Gareth Harper @Upsplash.com
In keeping with my determination to see movies that are sure to be Oscar picks, last Saturday I treated myself to the new Pixar film “Coco.” Coco is not to be confused with a bio-pic about Coco Chanel nor is it about tasty hot chocolate. It is, however, a wonderful, colorful, and funny story about a little boy who discovers the importance of “remembering.” Four-stars. The whole family will love it.
Christmas is also that great time of year for “remembering.” Granted, not all memories are that terrific. My dad, for instance, passed away very suddenly ten years ago on December 22. It’s amazing to me that somehow that heaviness still finds its way into my psyche right around this time of year. I miss him. That’s a good thing because I then remember to tell my children about their grandfather. I am hoping that they will pass his story, and then my story, along to their children.

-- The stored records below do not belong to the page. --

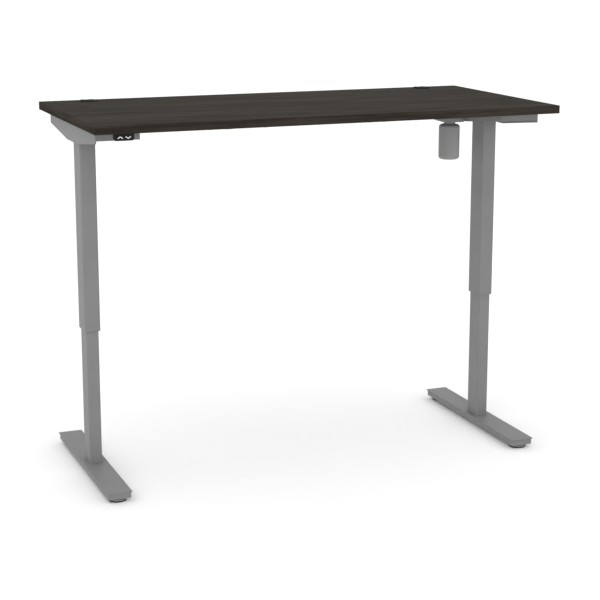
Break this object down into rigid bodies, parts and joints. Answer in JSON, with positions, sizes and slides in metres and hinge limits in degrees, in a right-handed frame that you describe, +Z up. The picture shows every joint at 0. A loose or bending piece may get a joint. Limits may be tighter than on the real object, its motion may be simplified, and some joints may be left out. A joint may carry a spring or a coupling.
{
  "type": "height adjustable standing desk",
  "caption": "Electric height-adjustable standing desk: dark wood-grain top on a grey two-column telescopic frame with long flat feet, motor under the right side and a small up/down switch.",
  "frame": {"origin": "on the floor, under the middle of the desktop", "axes": "+X along the desktop to the user's right, -Y towards the user, +Z up"},
  "size_m": [1.5, 0.725, 1.1486],
  "materials": {
    "board": "dark brown-grey melamine with a faint wood grain, satin",
    "edge_band": "dark brown wood-grain edge banding, satin",
    "frame_paint": "mid-grey powder coat, fine texture",
    "motor_paint": "mid-grey powder coat, fine texture",
    "glide_paint": "mid-grey painted steel disc",
    "glide_rubber": "black moulded rubber",
    "black_plastic": "fine-grained black moulded plastic",
    "arrow_print": "white printed chevron",
    "liner_plastic": "off-white acetal",
    "zinc_steel": "bright zinc-plated steel",
    "cast_metal": "die casting, unpainted",
    "nut_brass": "turned brass"
  },
  "bodies": {
    "base_right": {"inner_tube_right": "frame_paint", "upper_slider_right": "liner_plastic", "foot_plate_right": "frame_paint", "foot_channel_right": "frame_paint", "foot_bolts_right": "zinc_steel", "screw_nut_right": "nut_brass"},
    "top_frame": {"desktop_board": "board", "edge_bands": "edge_band", "grommet_liner_left": "black_plastic", "grommet_liner_right": "black_plastic", "bracket_left": "frame_paint", "bracket_right": "frame_paint", "bracket_cover_left": "frame_paint", "bracket_cover_right": "frame_paint", "rail_front": "frame_paint", "rail_rear": "frame_paint", "outer_tube_left": "frame_paint", "outer_tube_right": "frame_paint", "lower_liner_left": "liner_plastic", "lower_liner_right": "liner_plastic", "gear_case_left": "cast_metal", "gear_case_right": "cast_metal", "screw_bearing_left": "zinc_steel", "screw_bearing_right": "zinc_steel", "drive_case": "frame_paint", "motor_lid": "motor_paint", "motor_cover": "motor_paint", "motor_core": "zinc_steel", "control_box": "black_plastic", "hand_switch": "black_plastic", "top_screws": "zinc_steel", "rail_bolts": "zinc_steel"},
    "base_left": {"inner_tube_left": "frame_paint", "upper_slider_left": "liner_plastic", "foot_plate_left": "frame_paint", "foot_channel_left": "frame_paint", "foot_bolts_left": "zinc_steel", "screw_nut_left": "nut_brass"},
    "screw_left": {"lead_screw_left": "zinc_steel", "screw_bevel_left": "zinc_steel"},
    "screw_right": {"lead_screw_right": "zinc_steel", "screw_bevel_right": "zinc_steel"},
    "cross_shaft": {"drive_shaft": "zinc_steel", "shaft_collars": "zinc_steel", "shaft_bevels": "zinc_steel"},
    "motor_output": {"motor_pinion": "zinc_steel"},
    "up_key": {"up_button": "black_plastic", "up_arrow": "arrow_print"},
    "down_key": {"down_button": "black_plastic", "down_arrow": "arrow_print"},
    "cap_left": {"grommet_cap_left": "black_plastic"},
    "cap_right": {"grommet_cap_right": "black_plastic"},
    "glide_front_left": {"glide_stem_front_left": "glide_paint", "glide_pad_front_left": "glide_rubber"},
    "glide_front_right": {"glide_stem_front_right": "glide_paint", "glide_pad_front_right": "glide_rubber"},
    "glide_rear_left": {"glide_stem_rear_left": "glide_paint", "glide_pad_rear_left": "glide_rubber"},
    "glide_rear_right": {"glide_stem_rear_right": "glide_paint", "glide_pad_rear_right": "glide_rubber"}
  },
  "joints": [
    {"name": "desk_lift", "type": "slide", "parent": "base_right", "child": "top_frame", "axis": [0, 0, 1], "range_m": [-0.425, 0]},
    {"name": "left_leg_lift", "type": "slide", "parent": "top_frame", "child": "base_left", "axis": [0, 0, 1], "range_m": [-0.0001, 0.4251]},
    {"name": "screw_turn_right", "type": "hinge", "parent": "top_frame", "child": "screw_right", "pos_m": [0.688, 0.018, 1.079], "axis": [0, 0, 1], "range_deg": [-1, 15301]},
    {"name": "screw_turn_left", "type": "hinge", "parent": "top_frame", "child": "screw_left", "pos_m": [-0.688, 0.018, 1.079], "axis": [0, 0, 1], "range_deg": [-15301, 1]},
    {"name": "shaft_turn", "type": "hinge", "parent": "top_frame", "child": "cross_shaft", "pos_m": [0, 0.018, 1.079], "axis": [1, 0, 0], "range_deg": [-15301, 1]},
    {"name": "motor_turn", "type": "hinge", "parent": "top_frame", "child": "motor_output", "pos_m": [0.557, 0.018, 1.079], "axis": [0, 0, 1], "range_deg": [-15301, 1]},
    {"name": "up_press", "type": "slide", "parent": "top_frame", "child": "up_key", "axis": [0, 1, 0], "range_m": [0, 0.001], "stiffness_N_per_m": 700, "springref_m": -0.0005},
    {"name": "down_press", "type": "slide", "parent": "top_frame", "child": "down_key", "axis": [0, 1, 0], "range_m": [0, 0.001], "stiffness_N_per_m": 700, "springref_m": -0.0005},
    {"name": "cap_lift_left", "type": "slide", "parent": "top_frame", "child": "cap_left", "axis": [0, 0, 1], "range_m": [0, 0.03]},
    {"name": "cap_lift_right", "type": "slide", "parent": "top_frame", "child": "cap_right", "axis": [0, 0, 1], "range_m": [0, 0.03]},
    {"name": "glide_turn_front_left", "type": "slide", "parent": "base_left", "child": "glide_front_left", "axis": [0, 0, 1], "range_m": [-0.008, 0]},
    {"name": "glide_turn_front_right", "type": "slide", "parent": "base_right", "child": "glide_front_right", "axis": [0, 0, 1], "range_m": [-0.008, 0]},
    {"name": "glide_turn_rear_left", "type": "slide", "parent": "base_left", "child": "glide_rear_left", "axis": [0, 0, 1], "range_m": [-0.008, 0]},
    {"name": "glide_turn_rear_right", "type": "slide", "parent": "base_right", "child": "glide_rear_right", "axis": [0, 0, 1], "range_m": [-0.008, 0]}
  ],
  "couplings": [
    {"joint": "left_leg_lift", "follows": "desk_lift", "ratio": -1},
    {"joint": "screw_turn_right", "follows": "desk_lift", "rad_per_m": -628.32},
    {"joint": "screw_turn_left", "follows": "desk_lift", "rad_per_m": 628.32},
    {"joint": "shaft_turn", "follows": "desk_lift", "rad_per_m": 628.32},
    {"joint": "motor_turn", "follows": "desk_lift", "rad_per_m": 628.32}
  ]
}
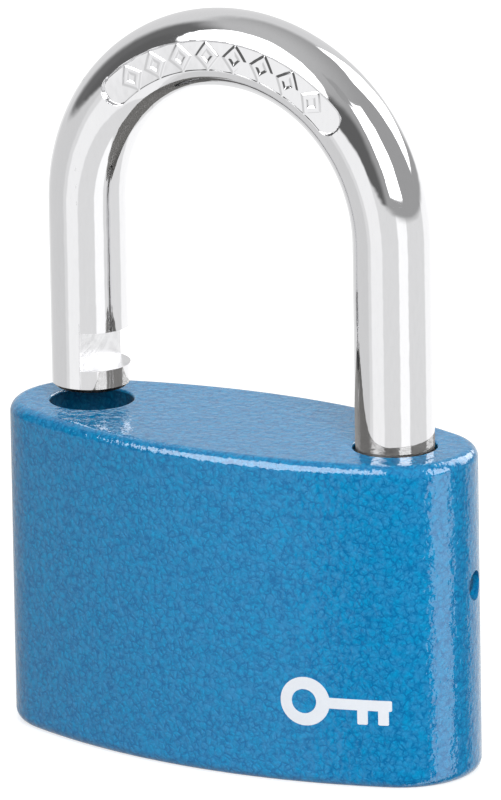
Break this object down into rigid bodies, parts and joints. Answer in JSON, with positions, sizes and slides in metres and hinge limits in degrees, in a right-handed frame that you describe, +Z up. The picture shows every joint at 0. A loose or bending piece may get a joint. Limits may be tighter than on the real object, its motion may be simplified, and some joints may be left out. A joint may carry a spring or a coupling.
{
  "type": "padlock",
  "caption": "Keyed padlock with an oval painted body, a round chromed shackle standing open, a pin-tumbler cylinder in its base and a sliding latch bolt.",
  "frame": {"origin": "middle of the body's flat bottom face", "axes": "+X along the body's width towards the heel leg, +Y from the front to the back, +Z up along the shackle's legs"},
  "size_m": [0.052, 0.0224, 0.0755],
  "materials": {
    "body_paint": "gloss",
    "shackle_chrome": "polished",
    "brass": "satin",
    "plug_brass": "satin",
    "steel": "satin",
    "spring_steel": "satin"
  },
  "bodies": {
    "casing": {"lock_body": "body_paint", "cylinder_shell": "brass", "chamber_cover": "brass", "cylinder_cross_pin": "steel", "shackle_keeper_pin": "steel", "shackle_spring": "spring_steel", "latch_spring": "spring_steel", "pin_spring_1": "spring_steel", "pin_spring_2": "spring_steel", "pin_spring_3": "spring_steel", "pin_spring_4": "spring_steel", "pin_spring_5": "spring_steel"},
    "lift_seat": {"spring_button": "steel"},
    "shackle": {"shackle": "shackle_chrome"},
    "plug": {"plug": "plug_brass", "plug_clip": "spring_steel", "cam": "steel"},
    "latch": {"latch_bolt": "steel"},
    "key_pin_1": {"key_pin_1": "brass"},
    "key_pin_2": {"key_pin_2": "brass"},
    "key_pin_3": {"key_pin_3": "brass"},
    "key_pin_4": {"key_pin_4": "brass"},
    "key_pin_5": {"key_pin_5": "brass"},
    "driver_pin_1": {"driver_pin_1": "brass"},
    "driver_pin_2": {"driver_pin_2": "brass"},
    "driver_pin_3": {"driver_pin_3": "brass"},
    "driver_pin_4": {"driver_pin_4": "brass"},
    "driver_pin_5": {"driver_pin_5": "brass"}
  },
  "joints": [
    {"name": "shackle_lift", "type": "slide", "parent": "casing", "child": "lift_seat", "axis": [0, 0, 1], "range_m": [-0.0105, 0], "stiffness_N_per_m": 750, "springref_m": 0.004, "deforming": ["shackle_spring"]},
    {"name": "shackle_swivel", "type": "hinge", "parent": "lift_seat", "child": "shackle", "pos_m": [0.01775, 0, 0.0155], "axis": [0, 0, 1], "continuous": true},
    {"name": "plug_turn", "type": "hinge", "parent": "casing", "child": "plug", "pos_m": [0, 0, 0.0005], "axis": [0, 0, 1], "range_deg": [0, 90]},
    {"name": "latch_slide", "type": "slide", "parent": "casing", "child": "latch", "axis": [-1, 0, 0], "range_m": [0, 0.003], "deforming": ["latch_spring"]},
    {"name": "key_pin_1_slide", "type": "slide", "parent": "plug", "child": "key_pin_1", "axis": [0, -1, 0], "range_m": [0, 0.0009]},
    {"name": "key_pin_2_slide", "type": "slide", "parent": "plug", "child": "key_pin_2", "axis": [0, -1, 0], "range_m": [0, 0.0015]},
    {"name": "key_pin_3_slide", "type": "slide", "parent": "plug", "child": "key_pin_3", "axis": [0, -1, 0], "range_m": [0, 0.0012]},
    {"name": "key_pin_4_slide", "type": "slide", "parent": "plug", "child": "key_pin_4", "axis": [0, -1, 0], "range_m": [0, 0.0018]},
    {"name": "key_pin_5_slide", "type": "slide", "parent": "plug", "child": "key_pin_5", "axis": [0, -1, 0], "range_m": [0, 0.0012]},
    {"name": "driver_pin_1_slide", "type": "slide", "parent": "casing", "child": "driver_pin_1", "axis": [-1, 0, 0], "range_m": [0, 0.0015], "stiffness_N_per_m": 200, "springref_m": -0.0015, "deforming": ["pin_spring_1"]},
    {"name": "driver_pin_2_slide", "type": "slide", "parent": "casing", "child": "driver_pin_2", "axis": [-1, 0, 0], "range_m": [0, 0.0015], "stiffness_N_per_m": 200, "springref_m": -0.0015, "deforming": ["pin_spring_2"]},
    {"name": "driver_pin_3_slide", "type": "slide", "parent": "casing", "child": "driver_pin_3", "axis": [-1, 0, 0], "range_m": [0, 0.0015], "stiffness_N_per_m": 200, "springref_m": -0.0015, "deforming": ["pin_spring_3"]},
    {"name": "driver_pin_4_slide", "type": "slide", "parent": "casing", "child": "driver_pin_4", "axis": [-1, 0, 0], "range_m": [0, 0.0015], "stiffness_N_per_m": 200, "springref_m": -0.0015, "deforming": ["pin_spring_4"]},
    {"name": "driver_pin_5_slide", "type": "slide", "parent": "casing", "child": "driver_pin_5", "axis": [-1, 0, 0], "range_m": [0, 0.0015], "stiffness_N_per_m": 200, "springref_m": -0.0015, "deforming": ["pin_spring_5"]}
  ],
  "couplings": [
    {"joint": "latch_slide", "follows": "plug_turn", "m_per_rad": 0.0019}
  ]
}
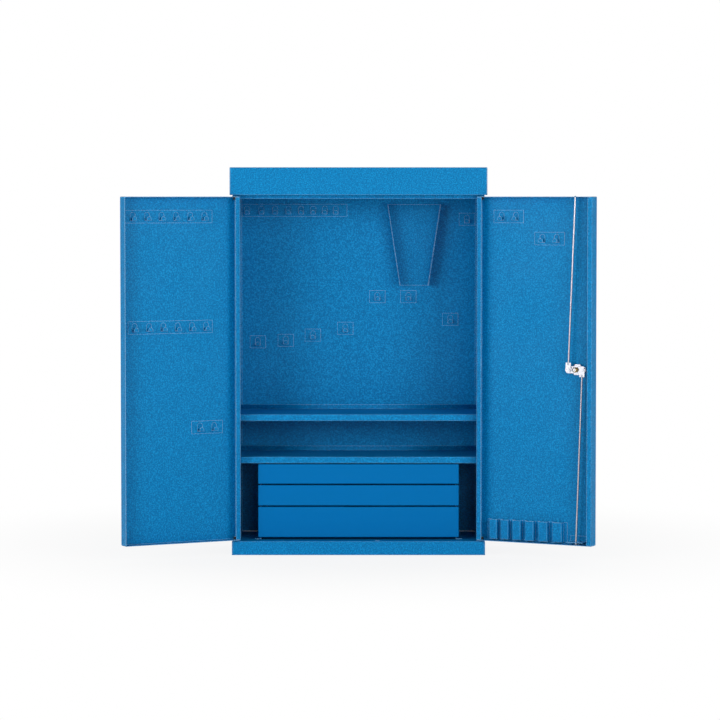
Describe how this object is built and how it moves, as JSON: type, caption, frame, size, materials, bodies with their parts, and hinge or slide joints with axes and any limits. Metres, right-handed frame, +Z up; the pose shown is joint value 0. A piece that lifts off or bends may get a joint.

There are good Christmas memories too. My favorite: One year our son, Luke, got a Gameboy from Santa. In his glee (and shock) Luke shouted, “Now I know there’s a Santa because you guys would have NEVER gotten me this!” And, boy, was he right about that (wink, wink).
Throughout Advent, we are encouraged to “remember.” The holiday commercials ask us to remember the warm family traditions. “It’s a Wonderful Life” asks us to recall what life might have been like if a certain angel didn’t “get his wings.” Old Christmas ornaments remind us of happy times when we were young(er).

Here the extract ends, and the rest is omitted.